In the spirit of "Rashomon," two views of the opening shot of another Akira Kurosawa picture:
From Or Shkolnik, Israel:
We see a beautiful mountain landscape, a dramatic music starts playing while the name of the movie appears in big letters:
Suddenly a stiff samurai enters the frame, wind blows in his wild grown hair, and than a hand pops out from within his kimono neck collar in a charming way that looks as if his hands are still in their sleeves at the sides of his body. He scratches his head in a very un-samuraish way, and than the hand goes back from where it came from and disappears as if only to visually express what's going in this man's head: He has no direction. Then the credits start to roll and the camera follows the man (in a single shot) while he is walking, but we can't see where because the angle is very low and frames only the back of the man's head over a grey empty sky.

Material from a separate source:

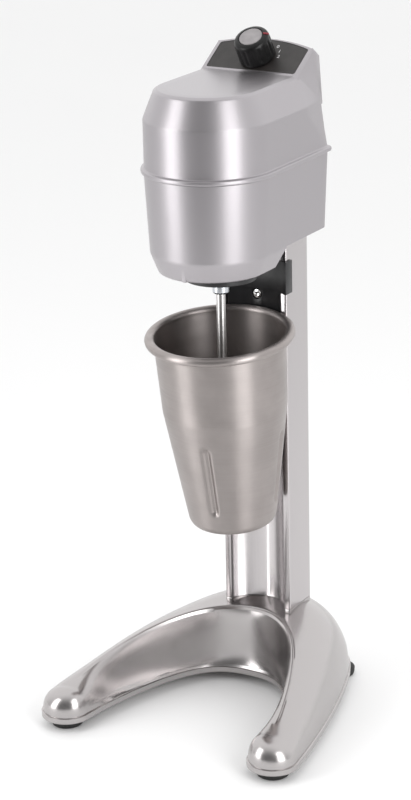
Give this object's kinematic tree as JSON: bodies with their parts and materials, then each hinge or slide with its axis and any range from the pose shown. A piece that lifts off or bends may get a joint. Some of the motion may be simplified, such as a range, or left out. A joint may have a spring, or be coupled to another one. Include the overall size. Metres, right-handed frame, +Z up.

Like the samurai, we can see no direction. After the credits end, a caption appears that unfolds the historic background of how in 1860 the Tokugawa dynasty lost all power and many samurai found themselves without a master to serve, including this samurai who was left with "no devices other than his wit and sword."
We then see the samurai walk to a crossroad, stop, look around, pick up a stick and throw it in the air. The Camera frame the stick when it falls, and we see the samurai's feet walk to it and than changes their direction to where the stick points, the camera tilts up and the sequence ends with the samurai walking away from the camera.